======== Data supplied ========

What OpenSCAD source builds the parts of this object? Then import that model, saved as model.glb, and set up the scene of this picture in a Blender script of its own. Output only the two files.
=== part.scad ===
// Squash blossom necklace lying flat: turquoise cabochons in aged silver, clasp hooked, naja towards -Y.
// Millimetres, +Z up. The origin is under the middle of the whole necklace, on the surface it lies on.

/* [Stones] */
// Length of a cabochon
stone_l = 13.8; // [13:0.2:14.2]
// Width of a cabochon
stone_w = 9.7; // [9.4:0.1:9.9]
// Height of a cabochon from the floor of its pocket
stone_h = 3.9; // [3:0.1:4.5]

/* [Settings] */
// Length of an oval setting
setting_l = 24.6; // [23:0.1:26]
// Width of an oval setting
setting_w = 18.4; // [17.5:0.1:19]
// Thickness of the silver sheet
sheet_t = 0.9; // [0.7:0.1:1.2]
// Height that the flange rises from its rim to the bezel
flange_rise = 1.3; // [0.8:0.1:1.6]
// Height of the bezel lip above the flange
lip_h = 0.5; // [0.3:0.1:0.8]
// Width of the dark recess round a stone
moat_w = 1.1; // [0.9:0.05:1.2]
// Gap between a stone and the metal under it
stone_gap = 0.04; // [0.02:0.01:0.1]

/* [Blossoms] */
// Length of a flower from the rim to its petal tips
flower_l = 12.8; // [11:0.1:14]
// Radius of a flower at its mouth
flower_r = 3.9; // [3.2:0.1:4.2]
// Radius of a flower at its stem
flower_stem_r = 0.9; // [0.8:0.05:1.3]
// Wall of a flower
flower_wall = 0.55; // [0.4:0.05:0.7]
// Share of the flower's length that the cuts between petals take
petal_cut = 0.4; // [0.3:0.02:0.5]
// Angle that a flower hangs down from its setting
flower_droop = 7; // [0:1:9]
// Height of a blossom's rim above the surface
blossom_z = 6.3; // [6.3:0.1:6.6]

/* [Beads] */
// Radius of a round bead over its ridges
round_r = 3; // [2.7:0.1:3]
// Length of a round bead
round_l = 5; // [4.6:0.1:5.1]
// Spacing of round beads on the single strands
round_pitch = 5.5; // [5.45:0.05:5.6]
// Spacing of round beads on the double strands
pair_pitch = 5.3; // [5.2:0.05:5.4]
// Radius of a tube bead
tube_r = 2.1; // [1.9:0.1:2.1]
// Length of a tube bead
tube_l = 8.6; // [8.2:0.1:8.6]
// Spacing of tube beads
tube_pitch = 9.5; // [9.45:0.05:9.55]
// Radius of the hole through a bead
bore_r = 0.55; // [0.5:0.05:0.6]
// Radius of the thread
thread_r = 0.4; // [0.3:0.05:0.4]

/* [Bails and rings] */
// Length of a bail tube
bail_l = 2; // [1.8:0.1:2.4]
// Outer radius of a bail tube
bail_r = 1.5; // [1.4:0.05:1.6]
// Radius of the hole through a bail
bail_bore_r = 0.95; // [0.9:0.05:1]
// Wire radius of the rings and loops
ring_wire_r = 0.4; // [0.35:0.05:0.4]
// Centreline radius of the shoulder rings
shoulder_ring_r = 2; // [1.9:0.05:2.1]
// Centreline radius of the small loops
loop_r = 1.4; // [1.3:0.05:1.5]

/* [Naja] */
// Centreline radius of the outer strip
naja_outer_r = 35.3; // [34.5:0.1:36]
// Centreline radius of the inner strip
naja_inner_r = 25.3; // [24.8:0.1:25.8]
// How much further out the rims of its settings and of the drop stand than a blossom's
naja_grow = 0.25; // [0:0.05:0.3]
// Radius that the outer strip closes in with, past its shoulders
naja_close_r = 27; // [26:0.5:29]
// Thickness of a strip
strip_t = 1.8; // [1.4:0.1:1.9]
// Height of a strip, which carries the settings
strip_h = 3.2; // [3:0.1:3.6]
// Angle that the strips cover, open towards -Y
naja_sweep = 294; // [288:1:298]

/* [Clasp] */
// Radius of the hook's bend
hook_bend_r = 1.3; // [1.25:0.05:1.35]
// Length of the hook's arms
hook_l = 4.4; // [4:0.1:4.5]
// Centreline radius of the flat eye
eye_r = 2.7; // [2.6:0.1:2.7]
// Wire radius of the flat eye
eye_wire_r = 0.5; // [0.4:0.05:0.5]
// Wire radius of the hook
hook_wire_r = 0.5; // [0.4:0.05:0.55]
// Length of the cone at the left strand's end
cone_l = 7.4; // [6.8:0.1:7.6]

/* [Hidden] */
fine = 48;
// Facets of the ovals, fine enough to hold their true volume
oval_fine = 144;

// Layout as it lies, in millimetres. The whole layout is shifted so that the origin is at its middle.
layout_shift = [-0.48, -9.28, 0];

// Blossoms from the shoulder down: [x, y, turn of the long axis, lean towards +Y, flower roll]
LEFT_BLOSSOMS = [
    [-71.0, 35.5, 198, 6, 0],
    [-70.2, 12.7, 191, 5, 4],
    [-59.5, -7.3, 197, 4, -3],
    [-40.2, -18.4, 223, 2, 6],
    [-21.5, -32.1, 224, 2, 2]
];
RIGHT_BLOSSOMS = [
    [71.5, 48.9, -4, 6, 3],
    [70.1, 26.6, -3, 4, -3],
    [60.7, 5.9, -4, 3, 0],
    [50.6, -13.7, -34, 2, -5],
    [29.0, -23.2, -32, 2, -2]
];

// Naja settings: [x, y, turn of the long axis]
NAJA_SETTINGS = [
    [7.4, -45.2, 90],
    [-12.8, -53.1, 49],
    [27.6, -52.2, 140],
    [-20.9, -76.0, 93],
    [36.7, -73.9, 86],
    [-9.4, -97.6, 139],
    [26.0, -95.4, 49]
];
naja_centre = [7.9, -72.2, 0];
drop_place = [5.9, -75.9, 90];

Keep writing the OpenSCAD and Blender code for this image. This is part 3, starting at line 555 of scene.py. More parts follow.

========

▶ [Exercise goal]:
Output, please, only the lines running from the start of the entries through the line that contains "stone_gap = 0.04; // [0.02:0.01:0.1]", including both of those lines.

▶ [Output of the task]:
What OpenSCAD source builds the parts of this object? Then import that model, saved as model.glb, and set up the scene of this picture in a Blender script of its own. Output only the two files.
=== part.scad ===
// Squash blossom necklace lying flat: turquoise cabochons in aged silver, clasp hooked, naja towards -Y.
// Millimetres, +Z up. The origin is under the middle of the whole necklace, on the surface it lies on.

/* [Stones] */
// Length of a cabochon
stone_l = 13.8; // [13:0.2:14.2]
// Width of a cabochon
stone_w = 9.7; // [9.4:0.1:9.9]
// Height of a cabochon from the floor of its pocket
stone_h = 3.9; // [3:0.1:4.5]

/* [Settings] */
// Length of an oval setting
setting_l = 24.6; // [23:0.1:26]
// Width of an oval setting
setting_w = 18.4; // [17.5:0.1:19]
// Thickness of the silver sheet
sheet_t = 0.9; // [0.7:0.1:1.2]
// Height that the flange rises from its rim to the bezel
flange_rise = 1.3; // [0.8:0.1:1.6]
// Height of the bezel lip above the flange
lip_h = 0.5; // [0.3:0.1:0.8]
// Width of the dark recess round a stone
moat_w = 1.1; // [0.9:0.05:1.2]
// Gap between a stone and the metal under it
stone_gap = 0.04; // [0.02:0.01:0.1]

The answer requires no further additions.